Ocarina of Time’s storyline had a storybook quality to it, where the basic story beats and problems faced by the characters were all rooted in fantasy (“An evil man has cursed our tree! A dragon is going to eat everyone! Get me some eyeball frogs so I can make eyedrops for a giant!”). The game essentially played out as a fairytale, albeit a dark one. By contrast, while Majora’s Mask still has fantasy qualities to it, the characters deal with more realistic and adult problems. Anju is searching for her missing fiancée and is worried that he might be having an affair. The mayor of Clock Town is stuck in an endless meeting, a problem many adult players can probably empathise with. The band members in Zora’s Concert Hall clash with each other over creative differences; the uptight keyboard player thinks the bassist is trying to one-up him, while the laid-back drummer is trying to keep his head down. There’s even a sidequest where an old lady gets mugged. All of this serves to drag the game away from fantasy, giving Termina the impression of a world in line with our own.

As the adults struggle to deal with their dilemmas, you get the sense that many of them are simply lost, or lacking the perspective that they need to find a solution. A prime example is Grog, the farmhand at Romani Ranch, who is despondent and depressed with his miserable life, and only wants to see his prized chicks grow into roosters before he dies. Elsewhere, the Gorons have tried everything they can think of to get their prince to stop crying, and are reduced to covering their ears to block the noise. When the Deku Princess is kidnapped, the King launches into a blustering rampage, imprisoning an innocent monkey on the flimsiest of charges rather than actually doing something productive to find his daughter. It’s hard to blame the people for having defeatist attitudes, considering that the state of the world would have worn them down to a point where their own problems can seem unsolvable. But while the people of Termina are at least aware of their problems, not much is being done to solve them. That is, until Link arrives.

In a sense, a child’s narrower and more optimistic worldview results in them perceiving problems in a more straightforward and simplistic way, which results in them discovering solutions that elude their adult counterparts. Many of the solutions that Link finds to sidequests in this game come across as simple gestures that speak of an earnest, childish desire to simply help where help is needed. When Gorman is in a drunken stupor over the fact that his troupe’s act at the carnival was cancelled, Link snaps him out of it by playing the song that got him into show business in the first place. In the aforementioned endless meeting in the mayor’s office, where the carpenters and town guards are bickering over whether the carnival should go ahead, Link breaks up the meeting by wearing the Couple’s Mask to remind them of their loved ones. And to stop the Goron prince crying, Link plays him a lullaby. Where the adults see only their own inescapable dilemmas, Link only sees opportunities to help people in need.
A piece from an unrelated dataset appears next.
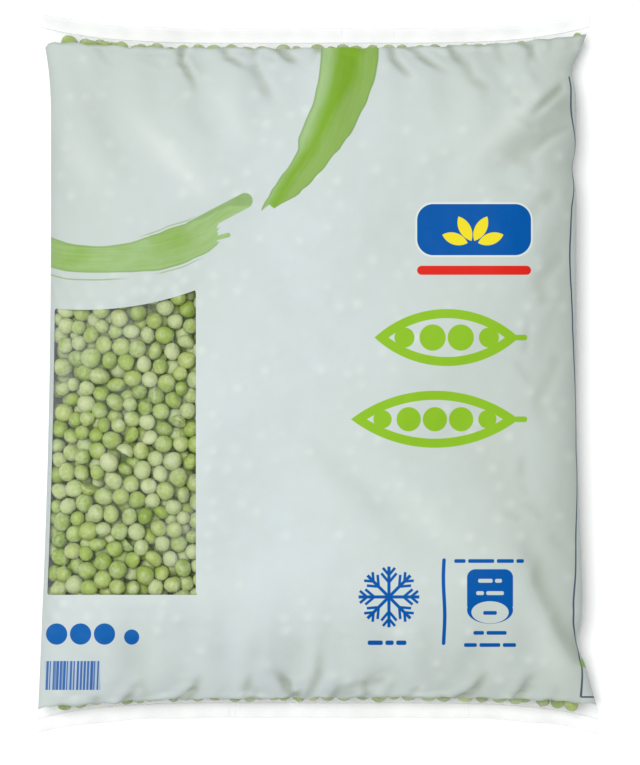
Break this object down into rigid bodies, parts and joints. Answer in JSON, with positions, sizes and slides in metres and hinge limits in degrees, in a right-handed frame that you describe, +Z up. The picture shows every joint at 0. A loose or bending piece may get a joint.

And Link isn’t the only one; if you take a closer look, the majority of the proactive players in the plot turn out to be children. The Bombers Secret Society of Justice, which dedicates itself to solving problems around town, is made up entirely of youngsters. When the Deku Princess finds out that the King is torturing the monkey suspected of kidnapping her, she immediately takes charge of the situation, bouncing on his chest and angrily demanding that the monkey be released. Quite literally seconds after they are born, Lulu’s Zora tadpoles teach you the melody you need to get into Great Bay Temple and restore the oceans. And when alien ghosts attack her ranch, Romani defends it all on her own when Cremia doesn’t believe her warnings. Just like Link, Termina’s youth take up the slack when the adults are paralysed in the only way they know how; simple, well-meaning and ultimately decisive action that ends up winning the day.

It’s saddening, but perhaps only appropriate, that the cynicism and despondence that comes with adulthood eventually ends up applying to Link himself. This same Link ends up becoming the Hero’s Shade, a bitter and regretful spirit, who finds purpose by teaching sword techniques to the Link who stars in Twilight Princess. Indeed, given that Majora’s Mask came out sixteen years ago, the gamers who were in its target audience at the time are adults now, growing into an era of increasing uncertainty in terms of financial stability, housing affordability, and the environment. It’s perhaps appropriate then that this game was recently re-released on the 3DS, bringing the game’s story and themes to a whole new generation of fans. Part of what makes Majora’s Mask so great is that the story leaves itself open to a whole variety of interpretations, but in my mind, this is a story about how childish perspectives, unburdened by cynicism and regret, can end up making all the difference in the world.